Appraisals of roadbuilding proposals are usually
based on a comparison with a do-nothing or do-minimum option,
but that is not a sufficient test. A comparison with a do-something-sensible
option is also required. There is a crying need to reform the
rules for the use of the roads, and there is plenty of opportunity
to do so over the 30-year (now 60-year) period used to assess
major schemes. The road programme should be compared with the
situation that would obtain on the existing roads if a package
of reforms, of which the most important are probably lower and
better enforced speed limits, was implemented. But the DfT's forecasts
assume that the existing rules will continue unreformed.

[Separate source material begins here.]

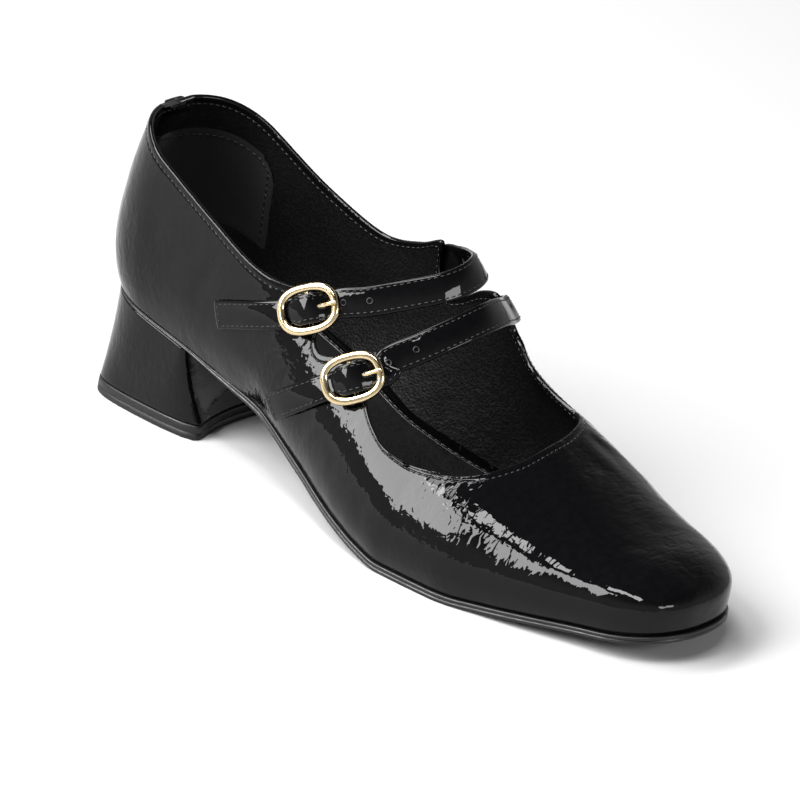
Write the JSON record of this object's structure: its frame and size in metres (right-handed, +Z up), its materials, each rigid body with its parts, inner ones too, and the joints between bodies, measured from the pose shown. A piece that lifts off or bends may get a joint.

The DfT's forecasts do not even provide the
basis for a test comparing the road programme with a do-minimum
alternative. The forecasts for 2025 assume that by then the Highways
Agency will have added 4,032 lane kilometres to the network it
managed in 2000, and that £5.3 billion will have been spent
on "improving" local roads. Without this extra capacity,
the forecast that traffic will increase by 55% on the HA's roads,
and by 40% on the road network as a whole, could not be realised.
In paragraph 3.21 of The Future of Transport,
published last July, the DfT said that an increase in traffic
of 40% would be unacceptable. Nevertheless, it is now, in effect,
planning to bring that increase about.